Why Prompt Hearing Evaluations Matter

By Deborah Jeanne Sergeant

Every baby born in a hospital receives a newborn hearing exam. Unfortunately, the next time that the person’s hearing is considered is typically once a significant degree of hearing is lost.

Signs of hearing loss vary by age.

In infants, tugging on the ears, irritability and general discontent can be symptoms of an ear-nose-throat related illness that could cause damage to hearing unless address promptly.

“Parents may notice language delay for preschool-aged children,” said Karen Martin McMahon, audiologist and owner of Hearing Health Center in Buffalo. “Teachers would notice inattentiveness at PreK.”

School-aged children may seem to not listen in school, keep the TV or other devices loud or seem confused when given directions that are age-appropriate in complexity.

Parents would notice the child might be turning the television higher than what they feel would be normally appropriate.

“At home, there may be issues with conversation,” McMahon said. “Parents may receive teacher complaints about poor grades or inattentiveness.”

For adults, it’s typically other adults who signal a hearing problem is present, as they must repeat themselves or deal with the excessive radio or TV volume. Some less obvious signs he included are not hearing the crickets at night or the birds during the day. Dizziness or ringing in the ears (tinnitus) can also indicate a hearing problem.

“The clarity of conversation is usually an issue,” McMahon said. “There’s difficulty in hearing in the presence of background noise. People feel like others are mumbling or conversation is muffled. Ringing in the ears — tinnitus — can be a sign of hearing loss. The same things apply for older adults.”

Losing hearing can cause different and significant problems across the lifespan. For children, diminished hearing can interfere with language acquisition, learning and developing social understanding.

“Some hearing loss is reversible if you catch it soon enough,” said Salvatore Gruttadauria, audiologist and owner of Diversified Hearing & Balance Centers in Buffalo. “Some viral conditions affect the ear and cause sudden hearing loss. Many wait because they think it’s wax in the ear. There’s only a short window of time to have that done. Audiologists aren’t medical doctors, but the hearing test is a window into the health of the ear. A hearing test isn’t just to see whether you can hear, but is your hearing system healthy? Does it need any medical intervention?”

For school-aged children who have lifelong hearing loss, early intervention can help them stay abreast with their schoolwork. Neglecting hearing issues can cause them to fall behind.

Working adults should also promptly address hearing issues. Otherwise, their work and income may suffer.

“Studies do indicate that people with an untreated hearing loss actually have a decreased income over people who don’t have a hearing loss,” Gruttadauria said. “If they say ‘What?’ a lot are thought of as not being as smart or as capable. That’s not necessarily true. It can affect their work performance and their overall income.”

For people working in environments such as construction or agriculture, not hearing well can compromise their safety because they don’t realize what they’re missing. It can also result in loss of work for some occupations such as professional truck drivers.

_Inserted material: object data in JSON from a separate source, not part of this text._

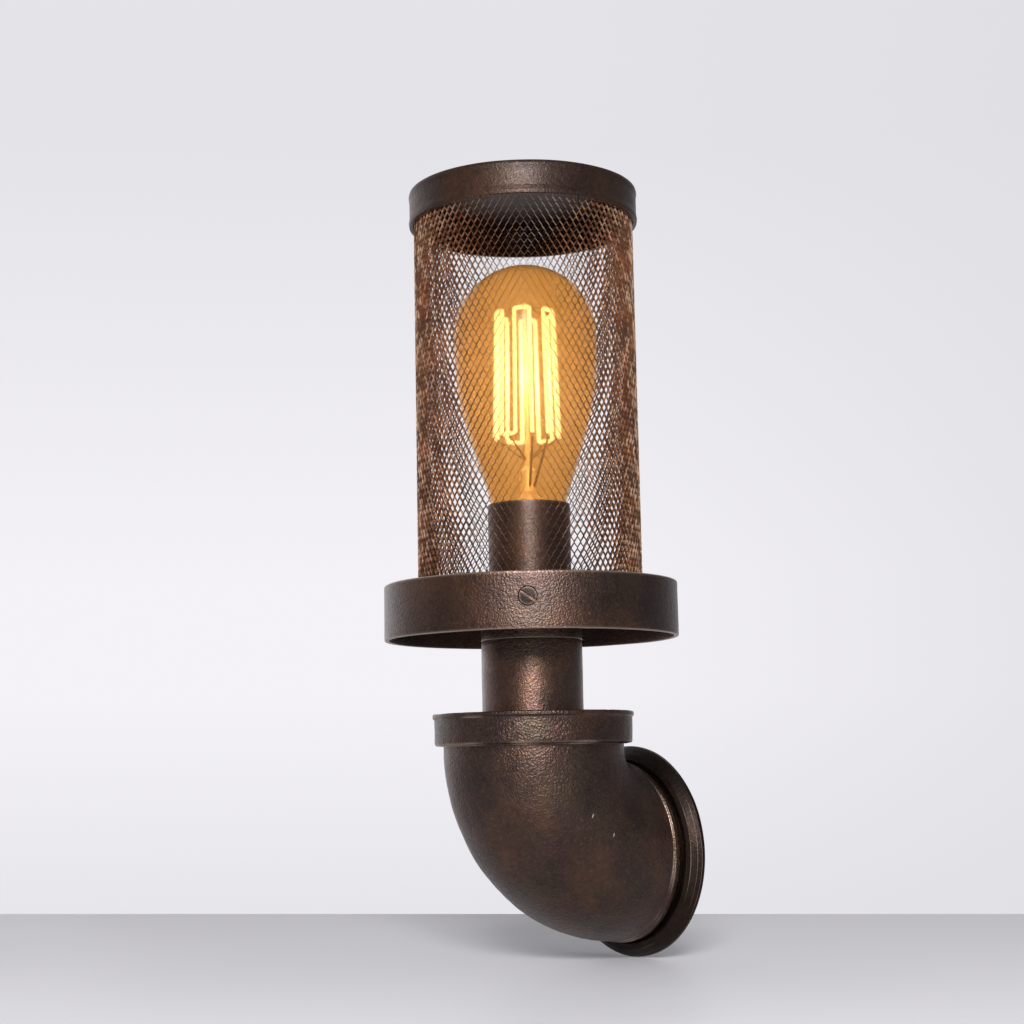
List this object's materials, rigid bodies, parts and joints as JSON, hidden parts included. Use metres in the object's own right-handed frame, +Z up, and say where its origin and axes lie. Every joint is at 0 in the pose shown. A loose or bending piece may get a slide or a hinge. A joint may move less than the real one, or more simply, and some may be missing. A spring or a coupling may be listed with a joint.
{
  "type": "wall light",
  "caption": "Pipe elbow wall light with a round wall flange, a drum shaped guard ring, a tall diamond mesh guard with a top cap and a teardrop filament bulb.",
  "frame": {"origin": "centre of the wall bracket's back face, on the wall", "axes": "+Y into the wall, square to it; +Z up along the lamp; the light stands out towards -Y; +X to the right as one looks at the wall"},
  "size_m": [0.129, 0.1315, 0.3419],
  "materials": {
    "bronze_finish": "oil rubbed bronze paint with copper brown patches, fine grain",
    "dark_bronze": "dark bronze paint, satin",
    "mesh_bronze": "bronze brown paint on fine diamond mesh",
    "dark_steel": "painted steel screws, slots worn bright",
    "zinc_steel": "zinc plated",
    "brass": "plain brass",
    "solder": "dull solder",
    "porcelain": "glazed porcelain",
    "white_plastic": "moulded plastic",
    "black_rubber": "soft rubber",
    "brown_insulation": "silicone insulation",
    "blue_insulation": "silicone insulation",
    "green_insulation": "silicone insulation",
    "black_glass": "fused black glass",
    "amber_glass": "clear amber tinted glass",
    "clear_glass": "clear glass",
    "filament_glow": "glowing filament",
    "wire_metal": "fine support wire"
  },
  "bodies": {
    "fixture": {"wall_bracket": "zinc_steel", "cable_grommet": "black_rubber", "earth_screw": "brass", "terminal_block": "white_plastic", "terminal_screws": "zinc_steel", "live_lead": "brown_insulation", "neutral_lead": "blue_insulation", "earth_lead": "green_insulation", "wall_flange": "bronze_finish", "elbow": "bronze_finish", "elbow_screws": "dark_steel", "reducing_bush": "bronze_finish", "collar_screw": "dark_steel", "stem_pipe": "bronze_finish", "neck_sleeve": "bronze_finish", "threaded_tube": "zinc_steel", "lower_washer": "zinc_steel", "lower_nut": "zinc_steel", "carrier_plate": "dark_bronze", "upper_nut": "zinc_steel", "holder_sleeve": "dark_bronze", "holder_body": "porcelain", "screw_shell": "brass", "centre_contact": "brass", "clamp_screws": "brass"},
    "guard": {"guard_ring": "bronze_finish", "mesh_guard": "mesh_bronze", "top_cap": "bronze_finish"},
    "bulb": {"bulb_contact": "solder", "bulb_insulator": "black_glass", "bulb_cap": "brass", "bulb_glass": "amber_glass", "glass_stem": "clear_glass", "filament": "filament_glow", "support_wires": "wire_metal"},
    "lock_screw_a": {"set_screw_a": "dark_steel"},
    "lock_screw_b": {"set_screw_b": "dark_steel"},
    "lock_screw_c": {"set_screw_c": "dark_steel"}
  },
  "joints": [
    {"name": "guard_lift", "type": "slide", "parent": "fixture", "child": "guard", "axis": [0, 0, 1], "range_m": [0, 0.175]},
    {"name": "bulb_unscrew", "type": "slide", "parent": "fixture", "child": "bulb", "axis": [0, 0, 1], "range_m": [0, 0.022]},
    {"name": "set_screw_a_turn_out", "type": "slide", "parent": "guard", "child": "lock_screw_a", "axis": [0.766, -0.6428, 0], "range_m": [0, 0.004]},
    {"name": "set_screw_b_turn_out", "type": "slide", "parent": "guard", "child": "lock_screw_b", "axis": [0.1736, 0.9848, 0], "range_m": [0, 0.004]},
    {"name": "set_screw_c_turn_out", "type": "slide", "parent": "guard", "child": "lock_screw_c", "axis": [-0.9397, -0.342, 0], "range_m": [0, 0.004]}
  ]
}
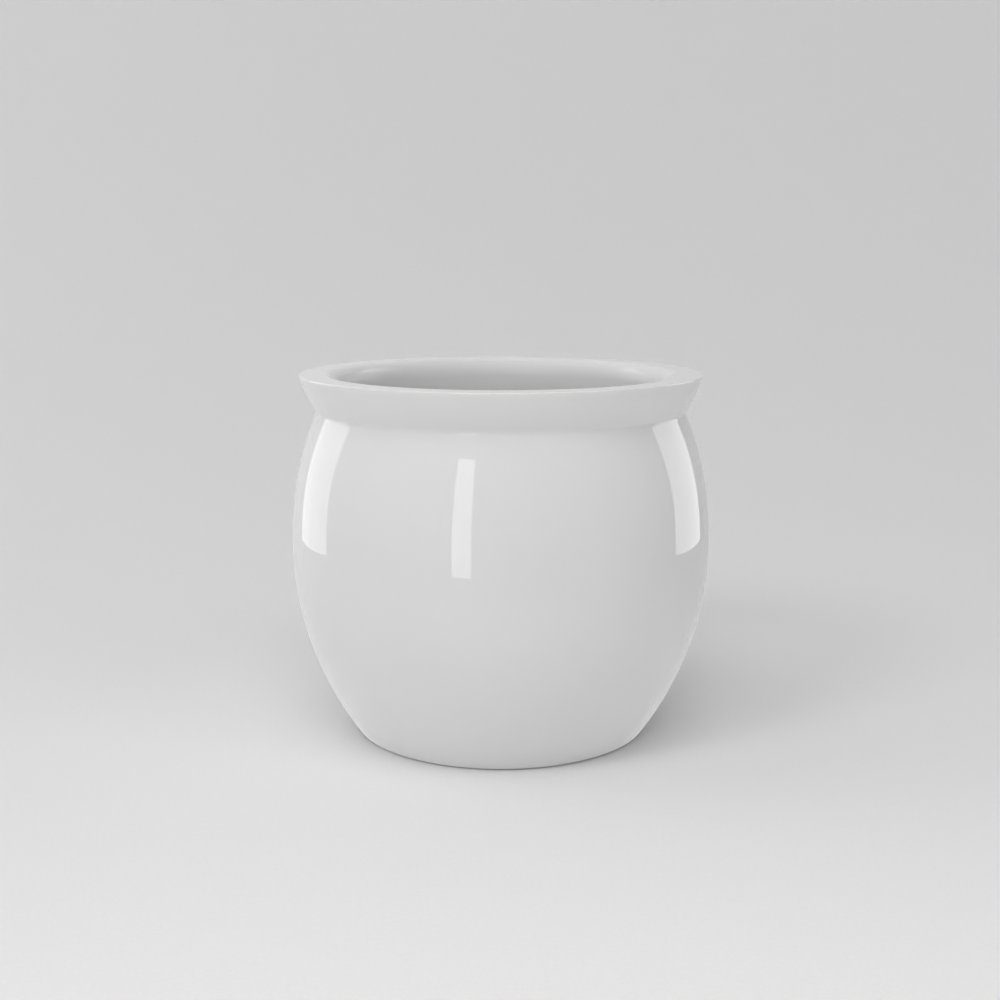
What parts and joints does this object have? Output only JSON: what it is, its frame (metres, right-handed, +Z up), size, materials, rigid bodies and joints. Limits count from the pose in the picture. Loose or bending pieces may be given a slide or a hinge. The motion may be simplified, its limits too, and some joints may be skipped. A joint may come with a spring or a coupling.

For older adults, letting hearing loss go too long can increase the risk of cognitive impairment.

“A study shows that untreated hearing loss is the single most modifiable factor to decrease your risk of dementia,” Gruttadauria said. “You can do something about it: provide hearing aids to mitigate the risk. As we get older, safety can be a concern, like hearing the smoke alarm. Or hearing when people call or come to the door. If people can’t hear well on the telephone, that can cut people off socially.”

Waiting can also make acclimating to hearing aids more challenging as the brain has to relearn how to process sounds again. Untreated hearing loss can also increase the risk for falls.

Unfortunately, it can take many people a long time to discover and treat hearing loss — the average time is seven years. Gruttadauria said that many people feel shocked to discover that they have a hearing loss. As with many areas of health, the sooner a problem is identified and addressed, the better.